BOSTON ( TheStreet) -- The nation's two biggest banks, Bank of America (BAC - Get Report) and Wells Fargo (WFC - Get Report), will let investors know if they've overcome their problems with troubled assets this week when they report their second-quarter results.
More than two years have passed since bank stocks helped bring major benchmarks to a 12-year low. Bank of America and Wells Fargo shares have doubled since March 2009 as the companies shed bad mortgages and shored up their balance sheets with the help of government aid. Still, analysts are betting that the banks aren't out of the woods.
Bank of America stock is down 24% this year, making it the worst-performing bank in the KBW Bank Index, which tracks 24 U.S. banks. Wells Fargo shares have lost 12%, beating the 11% decline of the KBW index. The Standard & Poor's 500 Index has gained 5% this year.
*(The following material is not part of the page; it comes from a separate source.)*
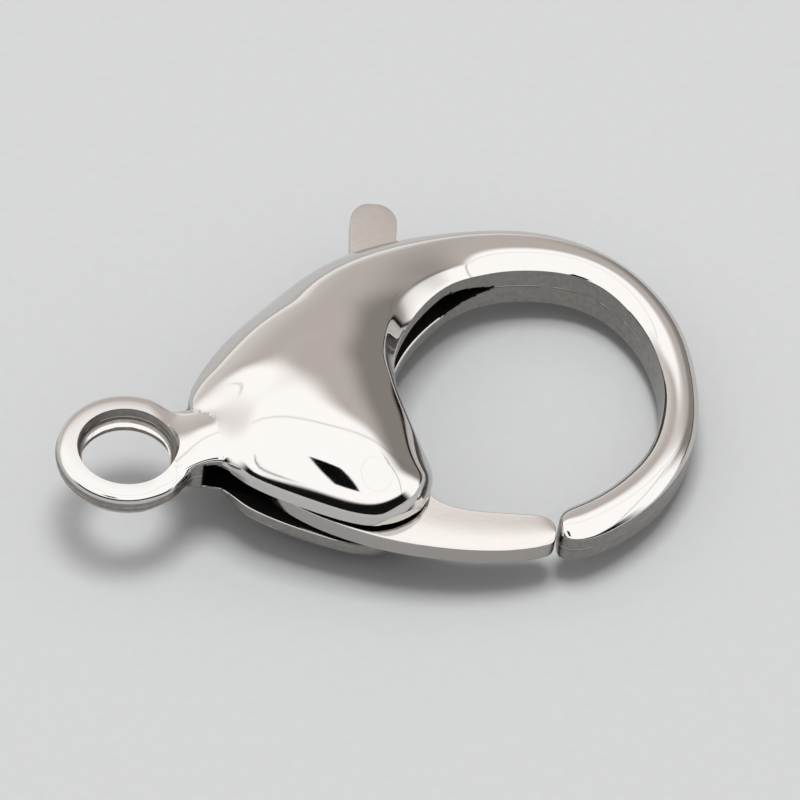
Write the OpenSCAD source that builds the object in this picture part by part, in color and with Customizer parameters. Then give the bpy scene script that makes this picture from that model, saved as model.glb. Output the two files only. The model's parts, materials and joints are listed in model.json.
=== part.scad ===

The slowing U.S. economy and Europe's debt crisis are also adding to woes in the financial sector. A weak economy is dampening demand for loans as companies become more cautious. The debt crisis in Europe has the potential to shake bank stocks around the world, even if they don't hold sovereign bonds.Bank of America is the largest U.S.-based financial holding company with global assets of $2.3 trillion. The Charlotte, N.C.-based bank acquired Merrill Lynch and Countrywide Financial in 2008, leading to some unexploded bombs in its loan portfolio. For fiscal year 2011, analysts estimate that Bank of America will lose 16 cents per share, including a 90-cent loss in the second quarter. But the bank is expected to turn its business around next year to earn $1.68 per share. "Bank of America's recent bold actions to contain and reduce its potential liability from soured mortgages should go a long way toward clarifying its total exposure to the U.S. housing bust," Standard & Poor's wrote in a research note. Analysts appear to be optimistic about Bank of America's prospects. Eight analysts rate the stock "buy," 10 rate it "buy/hold" and 14 say to "hold" the stock, according to Standard & Poor's. Standard & Poor's analyst Eric Oja rates the company "strong buy" with a five-star rating, the firm's highest rating. S&P considers Bank of America shares "attractively priced."